Since moving Dandy Cat to Micro.blog, I’ve been able to enjoy crafting a website that reflects my always evolving interests, thoughts, and style. I’ve gotten to meet and talk with loads of great people. I’m happy to be a part of that community.
I consider this website my online home. I curate where I can and let it flow everywhere else. It won’t always be perfect because I won’t always be perfect. However, I’m always going to try my best to do at least these two things:
Meeting those two goals will ensure that this home remains an open, thoughtful, and tolerant place (even when I feel the need to be intolerant of intolerance).
I’m always open to understanding my shortcomings, and I invite others to help me fill in the inevitable gaps of my knowledge. I want to learn, and one of the best ways to do that is through communal teaching. I’m not perfect, but I’ll always try to be as good as I can be.
On the flip side, I intend to maintain a considerable amount of control over what my online home is and can be. These are my opinionated stances on Dandy Cat.
No one is entitled to anything beyond what I choose to share
My life is my own, and I will always do my damnedest to keep it that way. Likewise, I strive to respect that fact with you. This means that you’ll have to be okay with only receiving what I post, and not demand what I choose to keep to myself.
I value a private life, especially when so much of the internet encourages constant openness.
I don’t like ads, and I don’t want them on here
The pervasive nature of online advertising means that most of what we do online is tracked, cataloged, and used to place nonsense in front of our eyes at all times. Indeed, that information follows you from place to place always leeching more from you.
If I ever decide to monetize my work, I’ll endeavor to make it through direct audience support, à la Patreon or Memberful. If you want to or do use ads for your work, then more power to you. Sincerely.
They just have no place here.
I’m not a huge fan of trackers/analytics services
I’ve used Google Analytics before, but then learned a lot about the extensive profiles that Google can make of a person through that service. I dropped it shortly thereafter.
I’m a fan of the privacy-focused analytics services like Fathom Analytics and Plausible. I think they do good work, and all while respecting people’s personal information. The thing is, I don’t think I need them. A more meaningful way to measure engagement with my work is through emails I receive and comments I get on Micro.blog. That’s all I need.

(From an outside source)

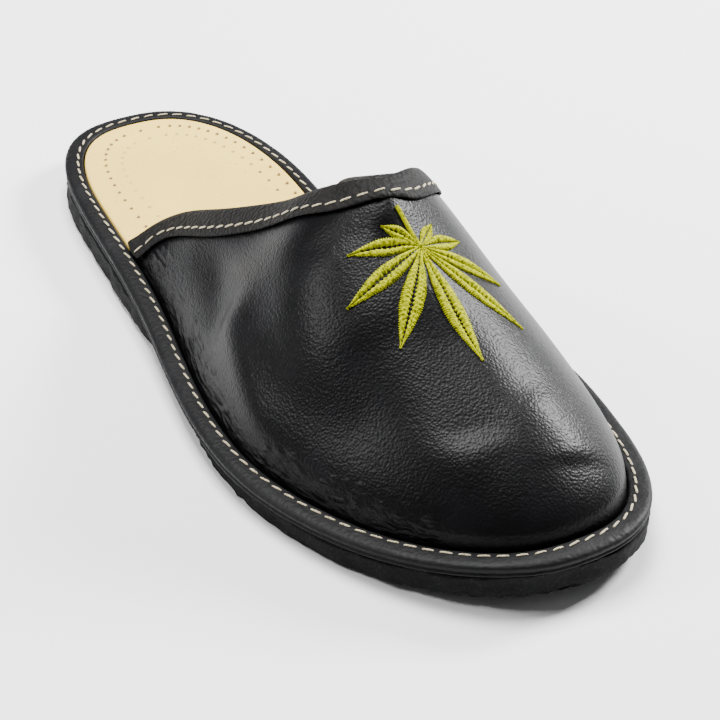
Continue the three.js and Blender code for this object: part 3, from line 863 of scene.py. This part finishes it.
chance = random.Random(11)
sewn = []
for turn, reach, width in [*LEAFLETS, STEM]:
    length = reach * LEAF_LENGTH
    is_stem = turn == STEM[0]
    rows = max(LEAST_ROWS, round(ROWS_A_THREAD * length / SATIN_PITCH))
    columns = STEM_COLUMNS if is_stem else LEAFLET_COLUMNS
    bpy.ops.object.select_all(action="DESELECT")
    bpy.ops.mesh.primitive_grid_add(x_subdivisions=rows, y_subdivisions=columns, size=2)
    leaflet = bpy.context.object
    direction = math.radians(turn + LEAF_TURN)
    sideways = chance.uniform(0, 6.28)
    for vertex in leaflet.data.vertices:
        share = (vertex.co.x + 1) / 2
        across = vertex.co.y
        rows_now = share * length / SATIN_PITCH + SATIN_SLANT * abs(across)
        ridge = math.cos(2 * math.pi * rows_now)
        vein = VEIN * (1 + VEIN_BEAT * math.cos(math.pi * rows_now))
        lane = across if is_stem else 2 * max(abs(across) - vein, 0.0) / (1 - vein) - 1
        ragged = 1 + EDGE_RAGGED * ridge * abs(across) ** 3 + EDGE_SWAY * math.sin(7 * rows_now + sideways)
        spread = 1.0 if is_stem else read_table(LEAFLET_WIDTHS, share)[0]
        half = spread * width * LEAF_LENGTH / 2 * ragged
        u, v = share * length, across * half
        flat = leaf_centre + leaf_ahead * (u * math.cos(direction) - v * math.sin(direction))
        flat += leaf_aside * (u * math.sin(direction) + v * math.cos(direction))
        station, angle = on_upper(flat)
        full = max(1 - lane * lane, 0.0) ** 0.5
        stuffed = LEAF_RELIEF * (NARROW_RELIEF + (1 - NARROW_RELIEF) * min(1.0, spread))
        relief = stuffed * full + SATIN_DEPTH * ridge * full
        if full == 0 and abs(across) < 0.9:
            relief -= VEIN_SINK
        if turn == PRICKED["leaflet"] and PRICKED["from"] < share < PRICKED["to"]:
            hole = math.cos(math.pi * rows_now) * math.cos(4 * math.pi * abs(across))
            relief -= PRICKED["depth"] * max(0.0, hole - PRICKED["spread"]) * full
        raised = upper_normal(station, angle) * (relief - LEAF_SEAT)
        vertex.co = placed(folded(upper_point(station, angle) + raised))
    sewn.append(leaflet)
leaf = joined(sewn, "leaf_satin")
backing = leaf.modifiers.new("backing", "SOLIDIFY")
backing.thickness = LEAF_BACKING * MM
backing.offset = -1
bpy.ops.object.modifier_apply(modifier="backing")
bpy.ops.object.shade_smooth()
material, start, shader = finish("satin_thread", Roughness=0.6, Specular_IOR_Level=0.02)
strands = cloudy(start, 1300.0, 3.0, 0.6)
feed(
    shader,
    Base_Color=strands.ramp((0.36, 0.0), (0.56, 1.0)).blend(SATIN_SHADE, SATIN_COLOUR),
    Normal=bumped(strands, 0.0003, 0.7),
)
leaf.data.materials.append(material)
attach(leaf, "root")
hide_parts("leaf_embroidery")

Occasionally, a nasty tracker may slip through. For instance, if I’ve embedded an interesting video from YouTube in a post, they may be doing some clandestine trickery. Rest assured, I’m going to make it my mission to figure out how to always prevent this stuff from showing up on Dandy Cat.
This is the only social media I engage with
Micro.blog scratches the itch I have to communicate with others online, so that’s all I need. I’ve used most of the social media services and have always come away feeling that they’re unnecessary at best and harmful at worst.
Likewise, there are no links to Twitter, Facebook, Instagram, LinkedIn, or any other social network service to be found here. This site doesn’t need them and I don’t want them. I’m actively trying to remove those places from my life.
It wouldn’t necessarily be wrong to consider me an old man yelling at clouds. A lot of what I dislike about the internet is exactly what’s creating every new hotness, e.g. Instagram, TikTok, and whatever weirdly named service that’ll appear in the next five years. That’s okay. Call me whatever you’d like. I’d rather spend my time looking for that which brings a smile to my face. It’s more important to devote my efforts to creating a space that makes me feel proud.
No sponsored nonsense
Occasionally, I’ll receive an email asking if I’ll include links to other blogs online, or even write whole posts for them. I immediately delete those emails. They’re always copy-paste jobs—they’ve clearly not read anything I’ve done and are only contacting me because I’ve used some keyword they track.
I get that we’re all trying to “make it” online, but there are better ways to do it than spamming my inbox.
There will be no hate speech, only compassion
I have no time for those who seek to do anyone else harm. Those people are not worth my time or my thoughts. I wish only that they’ll soon learn how to be better, and make amends to those they harmed.
I think a good starting point for us all is the United Nations Universal Declaration of Human Rights. There are bits that could use a modern update (it’s an old document and nothing in this world is perfect), but it’s still an impressive, necessary work.
I will always appreciate the time you give me. I’m going to strive to make Dandy Cat as enjoyable for you as it is for me. I welcome your thoughts. Furthermore, I would love to see what you’re doing to help make the internet a better place.
I love you and there’s nothing you can do about it.